Bismillah. Saya seorang thalibah (penuntut ilmu agama) berusia 21 tahun. Apakah boleh saya menunda pernikahan karena thalabul ilmi? Min fadhlikum, mohon arahan dan bimbingannya. Sebelumnya kami ucapkan jazakallahu khairan wa barakallahu fik.

Jawaban:

Menanggapi pertanyaan Saudari, boleh saja seseorang menunda pernikahan demi melanjutkan belajar, terutama ilmu agama, mengingat sedikitnya muslimah yang mumpuni dalam bidang ilmu agama. Hal ini dengan catatan asalkan lingkungan belajar mendukung untuk taat kepada Allah dan menghindari berbagai maksiat, terutama yang terkait dengan hubungan dengan lawan jenis. Adapun jika dikhawatirkan akan terjerumus dalam maksiat-maksiat karena menunda pernikahan, segeralah menikah agar terhindar darinya.
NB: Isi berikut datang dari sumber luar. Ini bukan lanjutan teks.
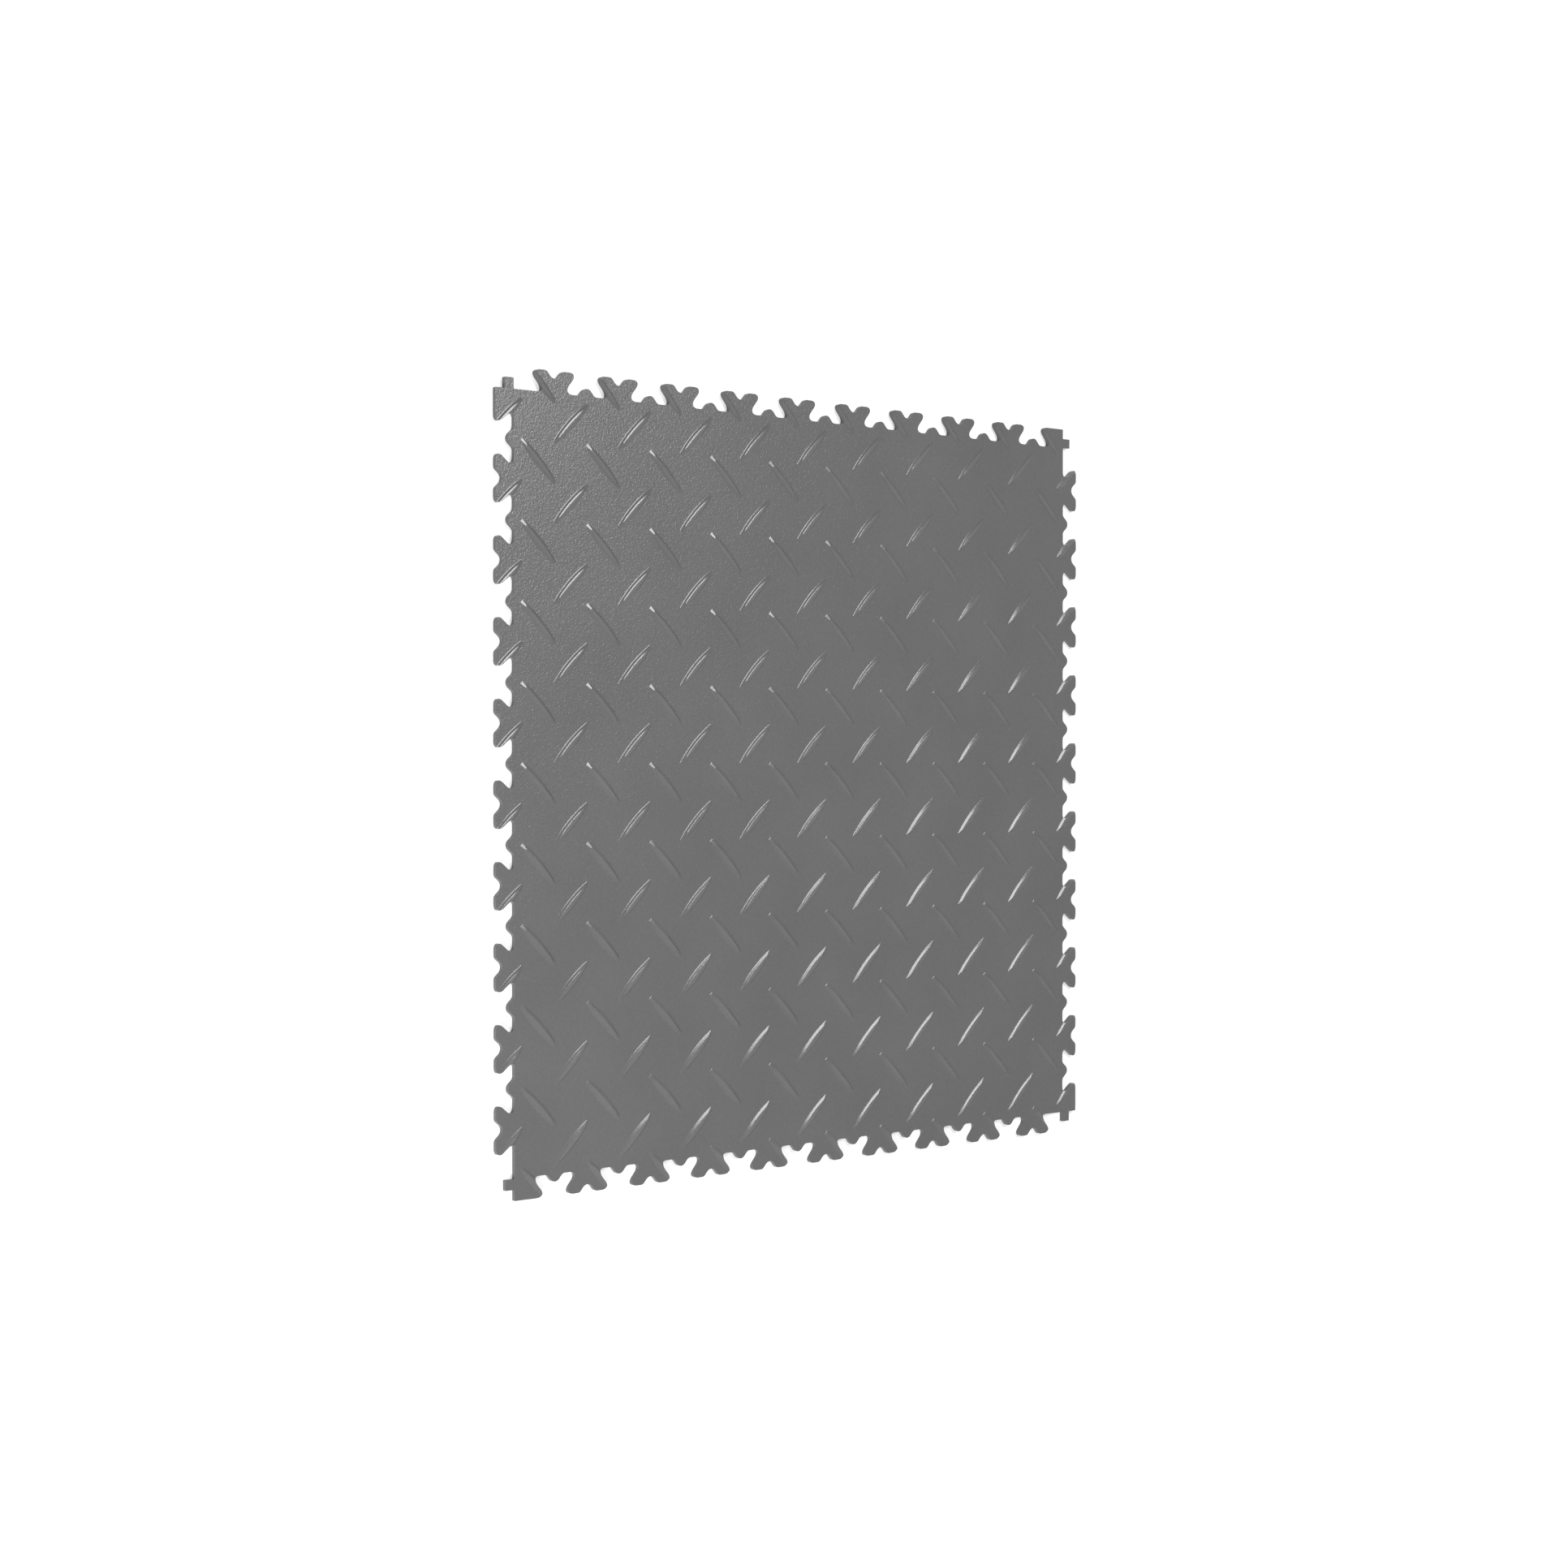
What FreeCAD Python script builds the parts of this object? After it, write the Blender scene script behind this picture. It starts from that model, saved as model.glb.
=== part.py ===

Semoga Anda mendapat manfaat yang banyak dari ilmu agama yang dipelajari dan dapat bermanfaat pula bagi yang lain.

Bekerja di Pabrik Rambut/Alis Palsu

Pertanyaan:

Bismillah. Bagaimana hukum seorang wanita yang bekerja sebagai pembuat rambut/alis palsu di sebuah pabrik? Jazakumullahu khairan.

Jawaban

Tidak diperkenankan seseorang bekerja di pabrik pembuatan rambut palsu, karena Rasulullah shallallahu ‘alaihi wa sallam melarang rambut palsu. Beliau shallallahu ‘alaihi wa sallam bersabda,

لَعَنَ الله الْوَاصِلَةَ وَالْمُسْتَوْصِلَةَ

“Allah melaknat wanita yang menyambung rambutnya dan yang meminta rambutnya disambung.” (Muttafaqun alaihi)

Dengan bekerja di pabrik rambut/alis palsu, berarti dia telah bantu-membantu dalam hal maksiat tersebut.

Karena itu, kami sarankan kepada yang berkerja di tempat tersebut untuk keluar dan mencari pekerjaan lain yang halal dan barakah insya Allah.